Much of VR so far has focused on first-person experiences, but Final Approach shows that going the complete opposite direction and utilizing a “god perspective” where players exist outside the game world, moving and interacting with it at will, can be just as interesting. A few minutes in the game left us pining for VR real-time strategy like Starcraft, directing troops around with the sweep of a hand as we tower above the battlefield, or a god game like Populous, shaping or destroying virtual worlds. A third-person perspective also has the added benefit of sidestepping the need to simulate first-person movement, which has proven to be very difficult to achieve while avoiding motion sickness.
Mobile Party Games (Spyfall, The Resistance, etc)
Mobile games tend to be either solitary affairs (like Threes), or globally multiplayer (like Clash of Clans). One area that’s sorely lacking is mobile games that let you play with friends who are right there. There are tons of great party board and card games out there like Spyfall, Two Rooms and a Boom, The Metagame, or Skull, and many of them are quite portable, but they still require you to carry them around in anticipation. It would be great if there were more games for mobile phones that you could break out at a moment’s notice to play with your friends.

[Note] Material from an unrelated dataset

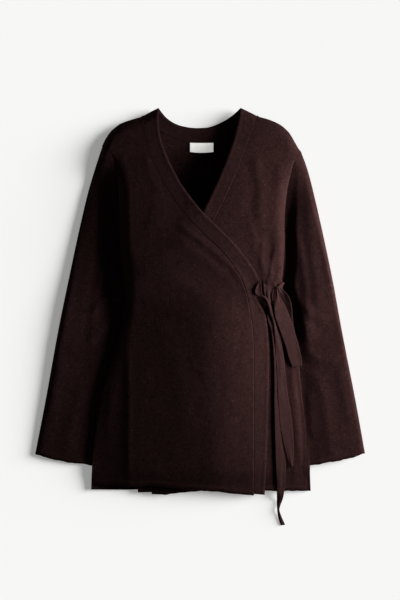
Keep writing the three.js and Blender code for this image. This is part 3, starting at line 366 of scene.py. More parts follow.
UNDER_CREASES = (
    Crease(((148, 104), (172, 196)), 13, 2.4), Crease(((140, 84), (126, 158)), 11, -2),
    Crease(((172, -70), (193, -290)), 8, 2.4),
    Crease(((138, 54), (146, 72), (158, 96)), 3.4, 1.7, 0.5),
    Crease(((142, 50), (152, 60), (160, 74)), 2.6, 1.5, 0.5),
    Crease(((132, 64), (134, 90), (140, 124)), 4.2, 1.3, 0.4),
    Crease(((122, 74), (116, 104), (118, 140)), 5.5, 1.0),
    Crease(((104, 300), (116, 236), (112, 170)), 10, 1.3, 0.4),
    Crease(((92, 190), (104, 130), (122, 88)), 8, 0.9),
    Crease(((113, 72), (117, 60), (121, 48)), 2.4, -1.8),
    Crease(((147, 66), (143, 56), (140, 46)), 2.6, -2.2),
    Crease(((127, 70), (129, 56), (130, 48)), 2.2, 1.1), Crease(((148, 30), (156, -20), (160, -70)), 4, 0.8),
    Crease(((186, -96), (199, -190), (203, -300)), 3.6, 1.6, 0.6),
    Crease(((168, -130), (180, -230), (178, -318)), 7, 1.0), Crease(((150, 290), (148, 240)), 9, 0.9),
)
BACK_CREASES = (
    Crease(((-120, 300), (-40, 214), (20, 190)), 14, 1.2),
    Crease(((110, 250), (40, 170), (-10, 60)), 12, 1.0),
    Crease(((-90, -40), (-70, -200)), 13, 0.9), Crease(((70, 10), (86, -160), (70, -300)), 14, 1.1),
    Crease(((-20, 280), (4, 240), (-6, 190)), 9, 0.8),
)
RIGHT_SLEEVE_CREASES = (
    Crease(((-200, 240), (-206, 120), (-222, 10)), 13, 1.5),
    Crease(((-176, 120), (-196, 40), (-206, -60)), 9, 1.2, 0.4),
    Crease(((-170, 40), (-204, 6), (-236, -6)), 8, 1.3, 0.5),
    Crease(((-178, -20), (-214, -52), (-252, -60)), 9, 1.1, 0.4),
    Crease(((-220, -120), (-246, -210), (-252, -262)), 12, 1.2),
    Crease(((-196, -150), (-214, -240)), 10, 0.9),
    Crease(((-186, 296), (-184, 262), (-176, 226)), 7, 1.2, 0.4),
    Crease(((-260, -80), (-284, -190)), 9, 0.8),
)
LEFT_SLEEVE_CREASES = (
    Crease(((206, 230), (212, 110), (224, 20)), 12, 1.4),
    Crease(((186, 150), (200, 60), (206, -40)), 8, 1.3, 0.4),
    Crease(((188, 30), (216, 0), (240, -8)), 8, 1.2, 0.5),
    Crease(((196, -60), (228, -84), (262, -80)), 10, 1.0, 0.4),
    Crease(((226, -110), (240, -200), (250, -268)), 12, 1.3),
    Crease(((204, -140), (210, -230)), 9, 1.0),
    Crease(((190, 300), (184, 266), (180, 230)), 6, 1.3, 0.5),
    Crease(((262, -100), (284, -200)), 10, 0.9),
)


def folds(creases: Sequence[Crease], x: Array, y: Array) -> Array:
    """The sum of some creases' heights at places on the garment."""
    return sum((crease.at(x, y) for crease in creases), np.zeros(np.shape(x)))


@dataclass(frozen=True)
class BodyForm:
    """The outlines and heights that the pieces of the body share.

    A start is where something begins and a run is the length over which it grows, in millimetres.
    """

    chest_start: float = -10.0
    chest_run: float = 80.0
    seam_drop: float = 0.34
    right_drop_share: float = 0.6
    drop_start: float = 60.0
    edge_spring: float = -1.1
    spring_reach: float = 26.0
    spring_start: float = 20.0
    waist_run: float = 60.0
    cover_start: float = 72.0
    cover_rise: float = 76.0
    underarm_opening: float = 42.0
    tuck_lift: float = 10.5
    tuck_slope: float = 38.0
    tuck_margin: float = 4.0
    tuck_top: float = 126.0
    tuck_hem: tuple[float, float] = (-344.0, -278.0)
    hidden_drop: float = 1.4
    hidden_start: float = 14.0
    hidden_run: float = 20.0
    neck_lift: float = 7.0
    neck_start: float = 296.0
    neck_run: float = 36.0
    hem_lift: float = 2.5
    hem_reach: float = 22.0
    hem_run: float = 20.0
    tie_drop: tuple[float, float] = (26.0, 3.0)

    def side_x(self, x: Array, y: Array) -> Array:
        """The x of the side or armhole seam on the same side as x."""
        return np.where(np.asarray(x) < 0, curve(SIDES, 1)(y), curve(SIDES, 2)(y))

    def shoulder_y(self, side_of: Array, x: Array) -> Array:
        """The y of the shoulder's edge at a distance out, on the side that side_of lies."""
        out = np.abs(x)
        return np.where(np.asarray(side_of) < 0, curve(SHOULDERS, 1)(out), curve(SHOULDERS, 2)(out))

    def inside_shoulder(self, x: Array, y: Array) -> Array:
        """How far a point lies inside the shoulder's edge."""
        run = 1.0
        out = np.abs(x)
        slope = (self.shoulder_y(x, out + run) - self.shoulder_y(x, np.abs(out - run))) / (2 * run)
        return (self.shoulder_y(x, x) - y) / np.hypot(1, slope)

    def inside_side(self, x: Array, y: Array) -> Array:
        """How far a point lies inside the nearer side seam."""
        return np.abs(self.side_x(x, y)) - np.abs(x)

    def crown(self, x: Array, y: Array) -> Array:
        """Top of the lowest front layer, before its edges are turned down."""
        low, high = curve(SIDES, 1)(y), curve(SIDES, 2)(y)
        across = np.clip((2 * x - low - high) / (high - low), -1, 1)
        chest = ease((y - self.chest_start) / self.chest_run)
        return curve(BODY_HEIGHTS, 1)(y) * lerp(curve(CROWN, 1)(across), curve(CROWN, 2)(across), chest)

    def seam_z(self, x: Array, y: Array) -> Array:
        """Height of the side or armhole seam, lower than the solids' seam below the waist."""
        share = np.where(np.asarray(x) > 0, self.seam_drop, self.right_drop_share * self.seam_drop)
        return curve(BODY_HEIGHTS, 2)(y) * (1 - share * ease((self.drop_start - y) / self.waist_run))

    def over_lift(self, x: Array, y: Array) -> Array:
        """How far the over front stands off the lowest layer."""
        to_edge = curve(OVER_BAND, 1, 2)(y) - x
        below = ease((self.spring_start - y) / self.waist_run)
        spring = self.edge_spring * below * ease(1 - to_edge / self.spring_reach)
        cover = ease((x - curve(UNDER_BAND, 1, 2)(y) + self.cover_start) / self.cover_rise)
        return (BAND_CLOTH + LAYER_GAP) * cover + spring

    def turned_down(self, level: Array, x: Array, y: Array) -> Array:
        """Turns a level down to the seams at the side and at the shoulder."""
        seam = self.seam_z(x, y)
        side = lerp(seam, level, rounded(self.inside_side(x, y) / SIDE_FOLD))
        return lerp(SHOULDER_Z, side, rounded(self.inside_shoulder(x, y) / SHOULDER_FOLD))

    def over_top(self, x: Array, y: Array) -> Array:
        """Top of the over front."""
        relief = folds(OVER_CREASES, x, y) + Ripple(11, 0.22).at(x, y)
        return self.turned_down(self.crown(x, y) + self.over_lift(x, y) + relief, x, y)

    def under_top(self, x: Array, y: Array) -> Array:
        """Top of the under front, a little lower where the over front hides it."""
        hidden = ease((curve(OVER_BAND, 1, 2)(y) - x - self.hidden_start) / self.hidden_run)
        relief = folds(UNDER_CREASES, x, y) + Ripple(12, 0.2).at(x, y)
        return self.turned_down(self.crown(x, y) + relief - self.hidden_drop * hidden, x, y)

    def sleeve_edge(self, x: Array, y: Array) -> Array:
        """The distance out of the tucked sleeve's inner edge."""
        y = np.minimum(y, UNDERARM_Y)
        right, left = curve(RIGHT_SLEEVE, 3, 4)(y), curve(LEFT_SLEEVE, 3, 4)(y)
        return np.abs(np.where(np.asarray(x) < 0, right, left))

    def back_bottom(self, x: Array, y: Array) -> Array:
        """Underside of the back: flat on the surface, lifted by the sleeves, turned up at its seams."""
        past = self.sleeve_edge(x, y) - np.abs(x) - self.tuck_margin
        low, high = self.tuck_hem
        ends = ease((self.tuck_top - y) / self.tuck_slope) * ease((y - low) / (high - low))
        lift = self.tuck_lift * ends * (1 - ease(past / self.tuck_slope))
        neck = self.neck_lift * ease((y - self.neck_start) / self.neck_run)
        lift = lift + neck + self.hem_lift * ease((HEM_LEVEL + self.hem_reach - y) / self.hem_run)
        seam = self.seam_z(x, y) - 2 * SEAM_GAP
        seam = seam * (1 - rounded((y - UNDERARM_Y) / self.underarm_opening))
        side = lerp(seam, lift, rounded(self.inside_side(x, y) / SIDE_FOLD))
        return lerp(SHOULDER_Z - SEAM_GAP, side, rounded(self.inside_shoulder(x, y) / SHOULDER_FOLD))

    def tie_level(self, x: Array, y: Array) -> Array:
        """The level that the ties lie at: the body's, and past the hem the surface."""
        low, high = (HEM_LEVEL - drop for drop in self.tie_drop)
        inside = np.minimum(x, curve(SIDES, 2)(y))
        return ease((y - low) / (high - low)) * self.crown(inside, np.maximum(y, high))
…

Hidden identity games such as Spyfall or Secret Hitler are generally quite simple to learn, and often just give players a single card for each round with details about their identity, and so they could lend themselves particularly well, perhaps only even requiring one person to own the game while everyone else gets information via text. In any case, we all spend too much time buried in our phones, so we might as well use them as platforms for socializing with the people around us.
“Narrative Legos” (Ken Levine)
This one is unique in that it was not inspired by a game, but by a design talk given by BioShock-creator Ken Levine at GDC 2014. He makes the case that linear storytelling, as we understand it from film, television, theater, and literature, is directly at odds with the uniquely dynamic nature of games. He contrasts systemic games, such as Civilization, with linear games like Uncharted, and expresses his lifelong preference for systemic games and the emergent narratives they can lead to. He follows this by laying out a hypothetical game that takes a systemic approach to narrative, using a typical high fantasy setting to describe a game where narrative events are driven by faction allegiances and character relationships in response to player actions.
One of the closest examples we’ve yet seen of this is at the top of our list with Shadow of Mordor’s Nemesis system. It was still couched in a conventional (and dull) linear narrative, but despite that it was one of the best gameplay mechanics in years. Expanding that impulse to a whole game is another challenge entirely, and basically requires a new theoretical framework for narratology, but we think it’s one of the most important tasks facing game designers today if the medium wants to outgrow being an imitation of cinematic storytelling and tell stories unique to games.
Honorable mention: Non-Warcraft-derived massively multiplayer
We couldn’t stick this in the main list since it’s something we’d like to see a little less: World of Warcraft is great, but its enormous success has utterly murdered creativity in designing massively-multiplayer online games. Barring a handful of exceptions, such as EVE Online, virtually every game that hundreds to thousands of people can play at once is a stat- and loot-driven action RPG that takes countless design cues from the model popularized by World of Warcraft. All massively-multiplayer online games looking the same is a bit like the absurdity of most fantasy, which should be an unbounded genre, being Tolkien-derived swords and sorcery with elves and orcs.
As we said up at the top, game design is built on iteration, but there comes a point of diminishing returns where new MMOs aren’t adding anything particularly innovative and are being created at the expense of exploring other types of gameplay. Surely there are countless untapped ways to make huge numbers of players interact online. We understand that the technical infrastructure required to support these games is going to make developers more risk-averse, but that didn’t stop Blizzard from breaking open the genre in the first place, and it won’t stop whoever comes up with the next big thing.